Open a PR that closes the issue with Closes #N.

Items marked 💡 Opportunity don't have detailed designs yet — they're the best candidates for proposing your own approach. Items marked 🔜 Designed have an SPI or skeleton in place; the work is mostly mechanical implementation.

Most issues will be tagged good first issue once their parent area has its first contributor; if you're new to the codebase, the good first issue filter is the place to start.

How this roadmap is maintained¶

This file is edited as part of the same PR that ships a feature.

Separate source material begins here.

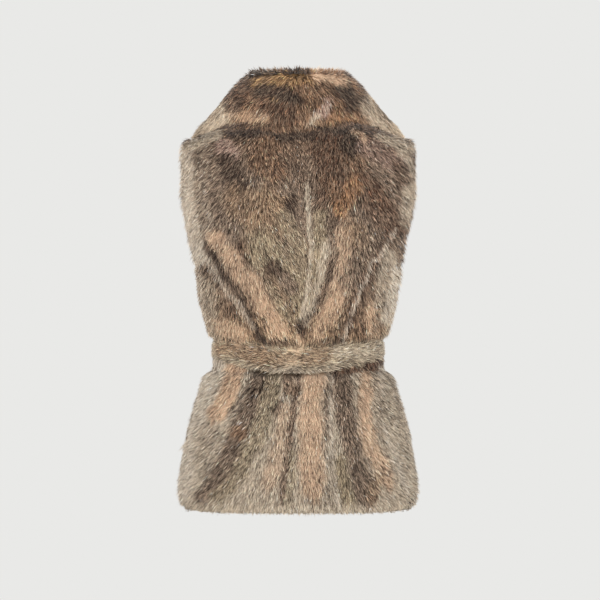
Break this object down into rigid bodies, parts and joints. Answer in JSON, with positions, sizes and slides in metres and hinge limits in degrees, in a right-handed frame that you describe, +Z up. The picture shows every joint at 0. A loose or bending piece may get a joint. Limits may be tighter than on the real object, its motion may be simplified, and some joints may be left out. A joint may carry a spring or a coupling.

When v0.1.1 ships, the v0.1.1 table moves from "next" to "shipped" and v0.1.2's table appears. The status legend in the cross-cutting tables is updated in lockstep.
Major changes in scope (a new milestone, a major capability moving between releases) get their own PR with discussion in the description.
Anything marked 💡 Opportunity can move to 🔜 Designed when somebody writes the design doc — typically a docs/proposals/<topic>.md PR — and gets sign-off.

The goal of this file is to be honest about the gap between what we ship and what we plan to ship, to help users decide whether Aegis is right for their use today, and to give contributors a clear picture of where the project is heading.

Open an issue if anything here looks wrong or out of date.